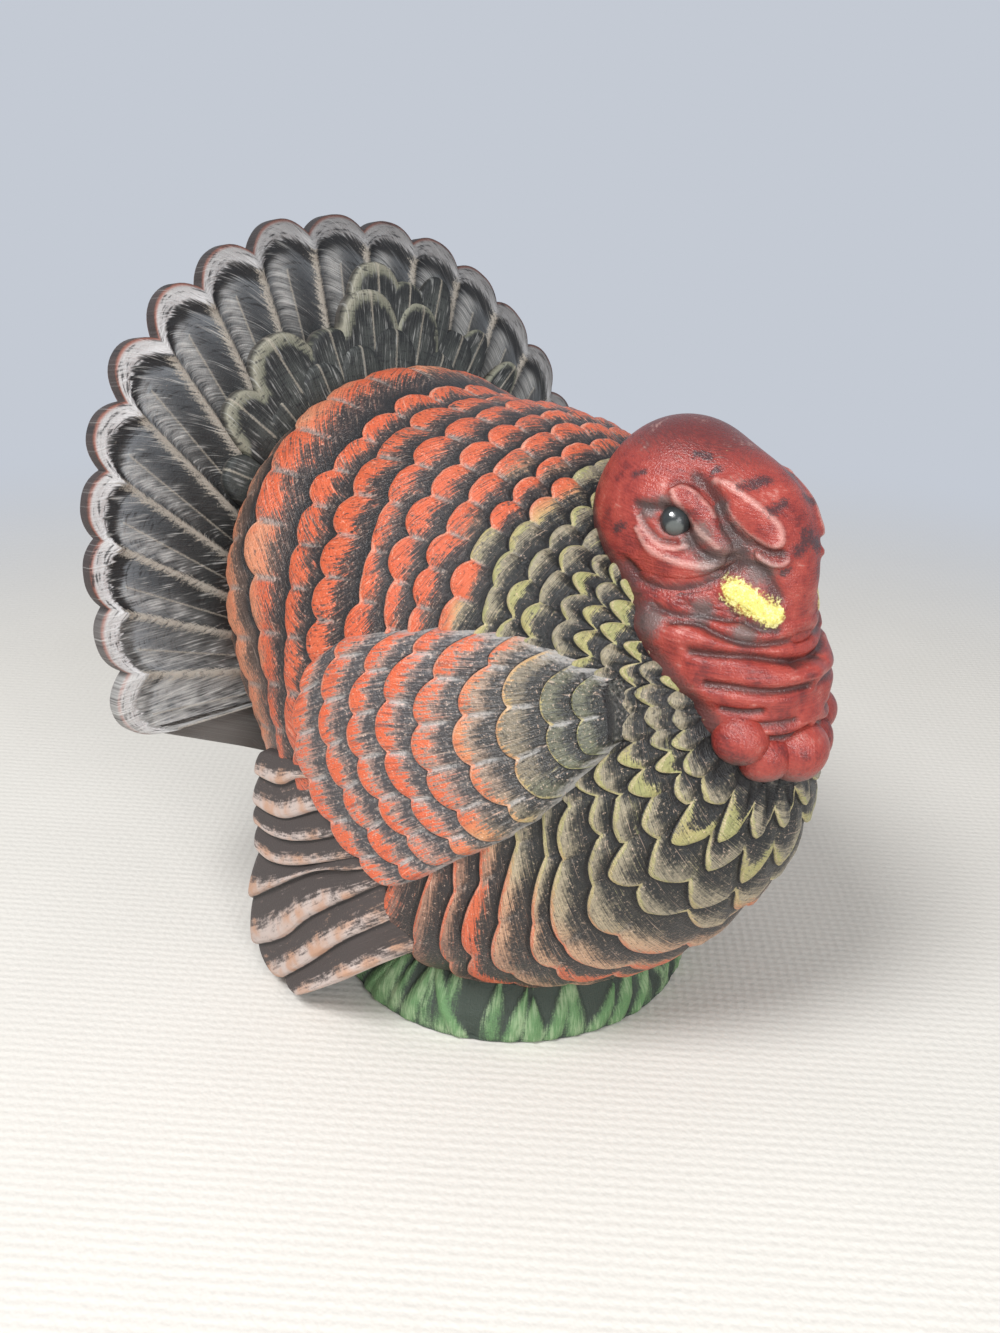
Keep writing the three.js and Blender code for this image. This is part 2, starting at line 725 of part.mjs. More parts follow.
function ballSolid(radius, spot, round) {
  const ball = new THREE.SphereGeometry(radius, round, ballStations);
  ball.translate(spot.x, spot.y, spot.z);
  return geometrySolid(ball);
}

function eyeSolid(side, swell) {
  const direction = vec(eyeAim.ahead, side, eyeAim.up).normalize();
  const spot = leave(headField, headHeart, direction, SKULL_LENGTH * 2);
  spot.addScaledVector(direction, -EYE_DIAMETER * eyeSunkShare);
  return ballSolid(EYE_DIAMETER * half + swell, spot, eyeRound);
}

// Beak: a short stout horn, closed, with the snood draped over it
const beakSeat = onSkull(1.1, 0, -0.32);
const beakDepthShare = 0.27;

function beakSolid(swell) {
  const horn = new THREE.SphereGeometry(1, 16, 10);
  horn.scale(
    BEAK_LENGTH * half + swell,
    BEAK_WIDTH * half + swell,
    BEAK_WIDTH * beakDepthShare + swell,
  );
  horn.rotateY(radians(BEAK_DROOP));
  horn.translate(beakSeat.x, beakSeat.y, beakSeat.z);
  return geometrySolid(horn);
}

// Caruncles: round lobes strung along the foot of the neck, largest in the middle. Each sits off
// the breast: degrees round and up, then how far its centre stands off and its size, as shares.
const lobeRound = 12;
const lobeShares = [
  { name: 'caruncle_right_upper', turn: -8.5, rise: 11.3, proud: 0.134, size: 0.82 },
  { name: 'caruncle_left_upper', turn: 8.5, rise: 11.3, proud: 0.134, size: 0.82 },
  { name: 'caruncle_right', turn: -5, rise: 8.1, proud: 0.146, size: 0.78 },
  { name: 'caruncle_left', turn: 5, rise: 8.1, proud: 0.146, size: 0.78 },
  { name: 'caruncle_front', turn: 0, rise: 8.3, proud: 0.243, size: 1 },
];

function lobeSolid({ turn, rise, proud, size }, swell) {
  const spot = offBreast(turn, rise, LOBE_DIAMETER * proud);
  return ballSolid(LOBE_DIAMETER * size * half + swell, spot, lobeRound);
}

// Assembly
const turkey = new THREE.Group();
const vent = ventHole();
const body = bodyShape().subtract(bodyHollow()).subtract(vent);
turkey.add(member('body_shell', body, looks.body));
turkey.add(member('grass_mound', moundShape(0).subtract(bodyCarver).subtract(vent), looks.grass));

const fanSolid = fanShape();
const fanFront = fanSolid.translate(JOINT_GAP, 0, 0);
const bodyInFan = carverIn(fanGroup, bodyCarver);
const coverts = covertShape().subtract(fanSolid).subtract(fanFront).subtract(bodyInFan);
fanGroup.add(member('tail_fan', fanSolid.subtract(bodyInFan), looks.fan));
fanGroup.add(member('tail_coverts', coverts, looks.coverts));
turkey.add(fanGroup);

const fanCarver = fanFront.transform(fanGroup.matrixWorld.toArray());
const moundCarver = moundShape(JOINT_GAP);

[['right', -1], ['left', 1]].forEach(([label, side]) => {
  const wing = wingShape(side, 0).subtract(bodyCarver);
  const bundle = primaryShape(side)
    .subtract(bodyCarver)
    .subtract(wingShape(side, JOINT_GAP))
    .subtract(moundCarver)
    .subtract(fanCarver);
  turkey.add(member(`wing_${label}`, wing, looks.wing));
  turkey.add(member(`primaries_${label}`, bundle, looks.primaries));
});

const bodyInHead = carverIn(headGroup, bodyCarver);
const skullCarver = skinSolid(headField, headHeart, JOINT_GAP);
const head = skinSolid(headField, headHeart, 0)
  .subtract(bodyInHead)
  .subtract(eyeSolid(1, JOINT_GAP))
  .subtract(eyeSolid(-1, JOINT_GAP));
headGroup.add(member('head', head, looks.skin));
headGroup.add(member('eye_right', eyeSolid(-1, 0), looks.eye));
headGroup.add(member('eye_left', eyeSolid(1, 0), looks.eye));

const beakCarver = beakSolid(JOINT_GAP);
headGroup.add(member('beak', beakSolid(0).subtract(skullCarver), looks.beak));

const snood = skinSolid(snoodField, snoodHeart, 0).subtract(skullCarver).subtract(beakCarver);
const snoodCarver = skinSolid(snoodField, snoodHeart, JOINT_GAP);
headGroup.add(member('snood', snood, looks.snood));

const neck = skinSolid(neckField, neckHeart, 0, foldRelief)
  .subtract(skullCarver)
  .subtract(snoodCarver)
  .subtract(beakCarver)
  .subtract(bodyInHead);
headGroup.add(member('neck_wattle', neck, looks.neck));

let taken = skinSolid(neckField, neckHeart, NECK_FOLD + JOINT_GAP).add(bodyInHead);
lobeShares.forEach((lobe) => {
  headGroup.add(member(lobe.name, lobeSolid(lobe, 0).subtract(taken), looks.neck));
  taken = taken.add(lobeSolid(lobe, JOINT_GAP));
});
turkey.add(headGroup);

export default turkey;
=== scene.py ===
import math

import bpy
import numpy as np
from mathutils import Matrix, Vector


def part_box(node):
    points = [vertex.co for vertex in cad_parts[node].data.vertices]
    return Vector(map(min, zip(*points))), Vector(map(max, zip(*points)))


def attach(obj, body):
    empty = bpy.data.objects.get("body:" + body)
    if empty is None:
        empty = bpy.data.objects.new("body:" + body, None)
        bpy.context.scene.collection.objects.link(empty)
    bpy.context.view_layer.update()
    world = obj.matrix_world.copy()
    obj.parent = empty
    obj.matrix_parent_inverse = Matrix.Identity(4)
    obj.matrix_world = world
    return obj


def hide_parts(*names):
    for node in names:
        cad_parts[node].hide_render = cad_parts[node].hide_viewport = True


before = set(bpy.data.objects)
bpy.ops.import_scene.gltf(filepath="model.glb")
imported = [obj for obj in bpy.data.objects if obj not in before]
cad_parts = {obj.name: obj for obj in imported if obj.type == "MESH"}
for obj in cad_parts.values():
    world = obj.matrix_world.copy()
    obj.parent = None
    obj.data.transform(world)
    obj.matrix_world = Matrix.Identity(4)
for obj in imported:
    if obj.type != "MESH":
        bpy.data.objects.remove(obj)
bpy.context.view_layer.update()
print("frame loaded")

# Everything below is in millimetres of the figure. toMetres turns it into the frame's metres, and
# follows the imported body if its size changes. Colours are given as they look, from 0 to 255.
figure = {"bodyBoxLength": 202, "seed": 11}
bodyLow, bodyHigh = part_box("body_shell")
toMetres = (bodyHigh.x - bodyLow.x) / figure["bodyBoxLength"]
dice = np.random.default_rng(figure["seed"])
upAndDown = np.array([[0, 0, 1.0], [0, 0, -1.0]])


# Small helpers

def unit(v):
    v = np.asarray(v, float)
    return v / np.linalg.norm(v, axis=-1, keepdims=True)


def ease(low, high, x):
    t = np.clip((np.asarray(x, float) - low) / (high - low), 0, 1)
    return t * t * (3 - 2 * t)


def bell(x):
    return np.exp(-np.square(x))


def ellipsoid(centre, radii):
    centre, radii = np.asarray(centre, float), np.asarray(radii, float)

    def field(p):
        q = p - centre
        near = np.linalg.norm(q / radii, axis=-1)
        slope = np.linalg.norm(q / radii ** 2, axis=-1)
        return near * (near - 1) / np.maximum(slope, 1e-9)
    return field


def melt(width, *fields):
    def field(p):
        result = fields[0](p)
        for other in fields[1:]:
            b = other(p)
            near = np.maximum(width - np.abs(result - b), 0) / width
            result = np.minimum(result, b) - near * near * width / 4
        return result
    return field


# Where a ray from inside leaves a field
def leave(field, start, direction, reach=340, offset=0):
    start = np.broadcast_to(np.asarray(start, float), direction.shape)
    inside = np.zeros(direction.shape[:-1])
    outside = np.full(direction.shape[:-1], float(reach))
    for _ in range(20):
        middle = (inside + outside) / 2
        within = field(start + direction * middle[..., None]) < offset
        inside = np.where(within, middle, inside)
        outside = np.where(within, outside, middle)
    return start + direction * outside[..., None]


def aim(axis, polar, turn):
    axis = np.asarray(axis, float)
    top = np.array([-axis[2], 0, axis[0]])
    polar, turn = np.radians(polar), np.radians(turn)
    return (np.cos(polar)[..., None] * axis
            + (np.sin(polar) * np.cos(turn))[..., None] * top
            + (np.sin(polar) * np.sin(turn))[..., None] * np.array([0, 1, 0]))


# Directions all round a point, in rows from the top down
def around(columns, stations):
    turn = np.arange(columns) * 360 / columns
    polar = (np.arange(1, stations) / stations * 180)[:, None]
    polar, turn = np.broadcast_arrays(polar, turn[None])
    return aim(upAndDown[0], polar, turn), polar, turn


def lengths(points):
    return np.r_[0, np.cumsum(np.linalg.norm(np.diff(points, axis=0), axis=1))]


def curved(points, steps=6):
    p = np.vstack([points[0] * 2 - points[1], points, points[-1] * 2 - points[-2]])
    t = np.linspace(0, 1, steps, endpoint=False)[:, None]
    pieces = []
    for a, b, c, d in zip(p, p[1:], p[2:], p[3:]):
        pieces.append(0.5 * (2 * b + (c - a) * t + (2 * a - 5 * b + 4 * c - d) * t ** 2
                             + (3 * b - a - 3 * c + d) * t ** 3))
    return np.vstack(pieces + [points[-1:]])


def addObject(name, data, axes=(), spot=None):
    thing = bpy.data.objects.new(name, data)
    if len(axes):
        place = Matrix.Identity(4)
        for column, values in enumerate((*axes, spot)):
            for row in range(3):
                place[row][column] = values[row]
        thing.matrix_world = place
    bpy.context.collection.objects.link(thing)
    return thing


# Camera, found from the photograph: where plumb lines meet, and the figure's outlines

camera = {
    "spot": (275.72, -266.915, 258.231),
    "pictureSize": (1000, 1333),
    "focal": 1300,                  # in picture pixels
    "plumbPoint": (389.7, 3860),
    "turn": 2.39625852,             # of the figure about the upright, radians
    "sensor": 36,
    "clip": (0.01, 50),             # metres
}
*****
#### Exercise instructions:
Extract verbatim only those lines that run from the line with "const bodyInHead = carverIn(headGroup, bodyCarver);" to the line with "imported = [obj", inclusive.

#### Result below:
const bodyInHead = carverIn(headGroup, bodyCarver);
const skullCarver = skinSolid(headField, headHeart, JOINT_GAP);
const head = skinSolid(headField, headHeart, 0)
  .subtract(bodyInHead)
  .subtract(eyeSolid(1, JOINT_GAP))
  .subtract(eyeSolid(-1, JOINT_GAP));
headGroup.add(member('head', head, looks.skin));
headGroup.add(member('eye_right', eyeSolid(-1, 0), looks.eye));
headGroup.add(member('eye_left', eyeSolid(1, 0), looks.eye));

const beakCarver = beakSolid(JOINT_GAP);
headGroup.add(member('beak', beakSolid(0).subtract(skullCarver), looks.beak));

const snood = skinSolid(snoodField, snoodHeart, 0).subtract(skullCarver).subtract(beakCarver);
const snoodCarver = skinSolid(snoodField, snoodHeart, JOINT_GAP);
headGroup.add(member('snood', snood, looks.snood));

const neck = skinSolid(neckField, neckHeart, 0, foldRelief)
  .subtract(skullCarver)
  .subtract(snoodCarver)
  .subtract(beakCarver)
  .subtract(bodyInHead);
headGroup.add(member('neck_wattle', neck, looks.neck));

let taken = skinSolid(neckField, neckHeart, NECK_FOLD + JOINT_GAP).add(bodyInHead);
lobeShares.forEach((lobe) => {
  headGroup.add(member(lobe.name, lobeSolid(lobe, 0).subtract(taken), looks.neck));
  taken = taken.add(lobeSolid(lobe, JOINT_GAP));
});
turkey.add(headGroup);

export default turkey;
=== scene.py ===
import math

import bpy
import numpy as np
from mathutils import Matrix, Vector


def part_box(node):
    points = [vertex.co for vertex in cad_parts[node].data.vertices]
    return Vector(map(min, zip(*points))), Vector(map(max, zip(*points)))


def attach(obj, body):
    empty = bpy.data.objects.get("body:" + body)
    if empty is None:
        empty = bpy.data.objects.new("body:" + body, None)
        bpy.context.scene.collection.objects.link(empty)
    bpy.context.view_layer.update()
    world = obj.matrix_world.copy()
    obj.parent = empty
    obj.matrix_parent_inverse = Matrix.Identity(4)
    obj.matrix_world = world
    return obj


def hide_parts(*names):
    for node in names:
        cad_parts[node].hide_render = cad_parts[node].hide_viewport = True


before = set(bpy.data.objects)
bpy.ops.import_scene.gltf(filepath="model.glb")
imported = [obj for obj in bpy.data.objects if obj not in before]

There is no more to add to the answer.